Sometimes a little analysis of a problem can show how our intuition can be fooled. The following problem was presented to a group of second-year medical students. Don't feel bad if you don't get the right answer. Over half of them didn't either.

First, a little notation

Conditional probability uses a funny notation that looks like this: P(A|B). In plain English it reads: The probability of event A happening given that event B has already happened. This assumes there is some connection between event A and B. For example, A could be the probability that you passed the exam and B could be the probability that you studied. The important thing to remember is that the probability that you passed, given that you studied P(A|B) does not necessarily equal the probability that you studied, given that you passed P(B|A).

The following problem about medical test probabilities tries to show that two conditional probabilities that seem equal are quite different.

The Problem

A doctor gives a test to a patient she suspects might have cancer. From experience, the doctor knows that only 1 person in 1000 has cancer, P(.001). In 99% of the cases when a patient does have cancer the test for it is positive. And in 95% of the cases when the patient does not have cancer the test is negative.

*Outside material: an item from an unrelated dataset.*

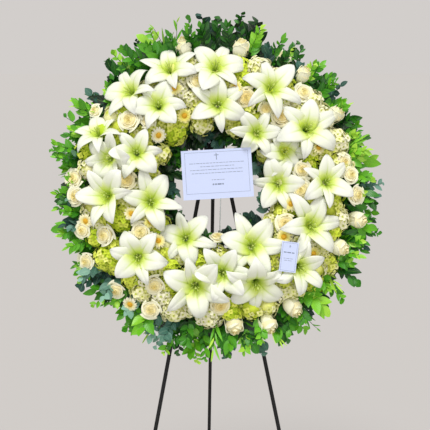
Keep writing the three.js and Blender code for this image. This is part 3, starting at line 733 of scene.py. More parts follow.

The question that was presented to the medical students was this: If the test turns out to be positive, what are the chances the patient has cancer. Over half of the students said that there was a greater than 50% chance of the patient having cancer. They weren't even close.

To see why, it's easier to draw a graph of the possible outcomes. The forward graph, shown below, starts from the left and shows the probabilities of either having cancer P(.001) or not having cancer P(.999). Following the top part of the graph, the patient can either test positive or negative if they have cancer. The probability of testing positive given that they have cancer P(test+|can) is .99. That number, along with the other conditional probabilities, is shown in red. The blue number is the intersection of the two events which is just the black and red number multiplied together.

test1

So we've got the probability of a positive test, given that the patient has cancer P(test+|can). But we want to know the opposite. What is the probability that the patient has cancer, given that the test is positive P(can|test+). We can do that by constructing a reverse graph like the one shown below. The difference in the reverse graph is that it starts out not with whether the patient has cancer, but whether they tested positive or not.

test1

Only now can we see that the probability of having cancer if the patient tested positive P(can|test+) is about 1.9%. That's not nearly as high as the 50% guessed by the students, although it's certainly a number to be taken seriously by the physician.

One reason that some people are led astray in reasoning this problem is that the test for cancer is very accurate. While true, the thing to keep in mind is that the incidence of cancer (0.1%) is much smaller than the inaccuracy of the test (1%).

The Math

There is a nice equation on conditional probability that looks like this:

P(A&B) = P(A) * P(B|A) = P(B) * P(A|B)

It says that the intersection of probability A and B, P(A&B), is equal to the probability of A, P(A), multiplied by the probability of B, given A, P(B|A). This quantity also equals the probability of B multiplied by the probability of A, given B. Note also that P(A&B) = P(B&A).